Berdasarkan tela’ah dari berbagai karya tulis, pidato serta riwayat hidup Bung Karno, kita menjadi paham, bahwa prinsip ideologi yang dikem-bangkannya merupakan kombinasi dari paham kebangsaan dan mulhid, yaitu Nasionalisme dan Komunisme. Kombinasi dari keduanya, kemudian melahirkan ajaran Bungkarno, yang terkenal dengan Marhaenisme, akronim dari Marxisme, Hegel dan Nasionalisme. Semua ini sangat berpengaruh terhadap aplikasi ideologi Pancasila selama masa kekuasaannya. Setelah berkuasa lebih dari 20 tahun lamanya, kekuasaan Soekarno akhirnya runtuh, dan riwayat hidupnya berakhir nista, terpuruk dari singgasana kekuasaan dan mati dalam keadaan sakit parah serta merana. (bersambung)

Catatan Kaki

[3] Perbenturan idiologi, pertikaian para penganut agama dan kaum anti agama menjelang Gestapo (G 30 S PKI), dan hiruk pikuk Lekra/PKI dan kawan-kawannya. Kemudian keberpihakan penguasa kepada kaum penyembah Lenin itu, serta kezalimannya terhadap kaum muslimin. Semua ini dapat dibaca dalam buku: “Prahara Budaya”, Kilas Balik Ofensif Lekra/PKI dkk. Tulisan D.S. Moeljanto dan Taufiq Ismail, diterbitkan oleh penerbit MIZAN Bandung, Maret 1995.

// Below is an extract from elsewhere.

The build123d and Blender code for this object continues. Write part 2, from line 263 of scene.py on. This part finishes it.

[4] Baca buku: Dosa-Dosa Yang Tak Boleh Berulang Lagi, kumpulan tulisan K.H. Firdaus A.N., CV. Pedoman Inti Jaya, 1993.

[5] Wawancara dengan Tengku Daud Beureuh, dalam TGK. M. DAUD BEUREUH: Peranannya Dalam Pergolakan di Aceh, oleh M. Nur Elibrahimy, hal. 65, PT. Gunung Agung, Jakarta, Cetakan Kedua, 1982.

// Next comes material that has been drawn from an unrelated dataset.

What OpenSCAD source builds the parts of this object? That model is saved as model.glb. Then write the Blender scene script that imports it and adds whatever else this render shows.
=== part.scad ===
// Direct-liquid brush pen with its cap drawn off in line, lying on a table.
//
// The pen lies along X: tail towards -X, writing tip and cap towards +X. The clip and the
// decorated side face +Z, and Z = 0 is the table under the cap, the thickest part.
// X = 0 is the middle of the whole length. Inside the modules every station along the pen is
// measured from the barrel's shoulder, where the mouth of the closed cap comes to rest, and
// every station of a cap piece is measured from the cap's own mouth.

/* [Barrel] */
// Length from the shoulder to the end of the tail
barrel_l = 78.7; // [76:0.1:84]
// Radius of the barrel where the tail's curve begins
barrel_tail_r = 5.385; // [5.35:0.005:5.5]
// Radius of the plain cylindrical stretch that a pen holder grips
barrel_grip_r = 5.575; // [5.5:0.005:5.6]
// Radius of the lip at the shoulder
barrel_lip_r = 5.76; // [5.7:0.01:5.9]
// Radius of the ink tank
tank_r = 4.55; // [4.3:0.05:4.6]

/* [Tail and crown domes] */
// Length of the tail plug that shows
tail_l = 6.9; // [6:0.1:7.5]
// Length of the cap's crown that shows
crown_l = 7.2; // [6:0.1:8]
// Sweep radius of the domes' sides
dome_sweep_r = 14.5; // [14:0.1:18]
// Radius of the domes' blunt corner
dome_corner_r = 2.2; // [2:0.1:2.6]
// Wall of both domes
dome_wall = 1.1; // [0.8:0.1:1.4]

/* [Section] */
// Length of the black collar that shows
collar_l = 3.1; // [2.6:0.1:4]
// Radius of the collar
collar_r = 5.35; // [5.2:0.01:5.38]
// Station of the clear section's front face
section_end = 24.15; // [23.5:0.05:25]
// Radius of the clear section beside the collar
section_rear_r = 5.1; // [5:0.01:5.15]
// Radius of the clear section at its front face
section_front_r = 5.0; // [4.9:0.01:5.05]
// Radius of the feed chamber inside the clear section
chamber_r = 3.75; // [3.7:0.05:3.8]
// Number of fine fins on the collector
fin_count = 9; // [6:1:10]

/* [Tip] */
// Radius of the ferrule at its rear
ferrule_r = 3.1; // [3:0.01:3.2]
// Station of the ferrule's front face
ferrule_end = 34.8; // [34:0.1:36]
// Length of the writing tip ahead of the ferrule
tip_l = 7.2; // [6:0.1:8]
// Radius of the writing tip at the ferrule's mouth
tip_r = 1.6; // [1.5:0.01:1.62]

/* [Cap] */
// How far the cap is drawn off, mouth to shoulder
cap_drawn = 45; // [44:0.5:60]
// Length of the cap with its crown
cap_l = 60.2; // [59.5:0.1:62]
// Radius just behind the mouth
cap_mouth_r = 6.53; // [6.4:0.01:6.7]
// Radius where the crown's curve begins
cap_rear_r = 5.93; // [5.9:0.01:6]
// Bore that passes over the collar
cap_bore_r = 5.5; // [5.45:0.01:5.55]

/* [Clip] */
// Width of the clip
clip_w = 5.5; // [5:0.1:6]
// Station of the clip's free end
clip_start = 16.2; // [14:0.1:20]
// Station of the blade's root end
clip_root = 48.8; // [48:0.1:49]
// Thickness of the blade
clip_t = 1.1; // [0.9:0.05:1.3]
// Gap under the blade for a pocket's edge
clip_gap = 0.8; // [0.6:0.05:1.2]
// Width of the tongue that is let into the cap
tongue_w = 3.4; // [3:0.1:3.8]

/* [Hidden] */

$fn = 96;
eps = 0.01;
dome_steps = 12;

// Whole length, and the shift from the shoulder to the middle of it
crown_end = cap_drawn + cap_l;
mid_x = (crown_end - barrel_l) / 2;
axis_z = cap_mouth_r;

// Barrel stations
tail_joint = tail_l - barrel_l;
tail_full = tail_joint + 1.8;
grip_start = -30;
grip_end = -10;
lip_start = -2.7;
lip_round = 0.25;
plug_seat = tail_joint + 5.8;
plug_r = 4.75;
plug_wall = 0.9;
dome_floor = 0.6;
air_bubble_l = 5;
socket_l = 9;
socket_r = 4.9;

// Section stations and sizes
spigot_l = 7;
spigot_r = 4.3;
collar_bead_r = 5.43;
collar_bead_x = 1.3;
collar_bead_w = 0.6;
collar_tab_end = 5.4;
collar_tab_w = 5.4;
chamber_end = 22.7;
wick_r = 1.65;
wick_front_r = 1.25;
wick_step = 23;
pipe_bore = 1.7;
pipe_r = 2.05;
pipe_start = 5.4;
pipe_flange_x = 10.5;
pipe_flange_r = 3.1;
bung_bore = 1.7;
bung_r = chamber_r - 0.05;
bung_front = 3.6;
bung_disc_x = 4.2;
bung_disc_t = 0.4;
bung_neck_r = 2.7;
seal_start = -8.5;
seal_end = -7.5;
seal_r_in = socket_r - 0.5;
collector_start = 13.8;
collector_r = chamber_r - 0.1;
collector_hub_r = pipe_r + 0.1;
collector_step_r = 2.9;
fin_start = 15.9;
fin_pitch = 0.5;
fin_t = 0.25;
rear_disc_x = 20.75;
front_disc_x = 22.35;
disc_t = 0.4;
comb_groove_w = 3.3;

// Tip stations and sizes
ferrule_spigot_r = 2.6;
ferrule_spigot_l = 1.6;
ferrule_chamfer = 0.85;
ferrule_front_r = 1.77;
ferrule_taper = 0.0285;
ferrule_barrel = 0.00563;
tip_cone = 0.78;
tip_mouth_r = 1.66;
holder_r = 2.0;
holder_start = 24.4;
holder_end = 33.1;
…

[6] Karakteristik orang-orang munafik suka berjanji tapi kemudian mengingkarinya, dan menjadikan sumpah sebagai helah. Allah berfirman: Mereka menjadikan sumpah mereka sebagai perisai, lalu mereka menghalangi (orang lain) dari jalan Allah. Sungguh amat buruklah apa yang mereka lakukan. Yang demikian itu karena mereka telah beriman, kemudian menjadi kafir (kembali), lalu hati mereka dikunci (tertutup dari menerima kebenaran). Maka mereka tidak memahami. Dan apabila engkau melihat mereka, engkau akankagum karena tubuh-tubuh mereka (yang tegap dan tampan). Dan apabila mereka berbicara, engkau akan terpaku mendengarkannya. Mereka bagaikan kayu yang tersandar (tidak mempunyai fikiran). Mereka menduka setiap suara keras (panggilan) ditujukan kepada mereka. Merekalah musuh (sejati), maka jauhilah mereka, (waspadalah terhadap mereka). Semoga Allah membinasakan mereka. Bagaimanakah mereka sampai dipalingkan (dibutakan mata hatinya dari kebenaran).?, (Q.S. Al Munafiqun: 2-4).

[7] Rubrik Nasional, Mingguan ABADI, No. 37/Th.I, 22-28 Juli 1999.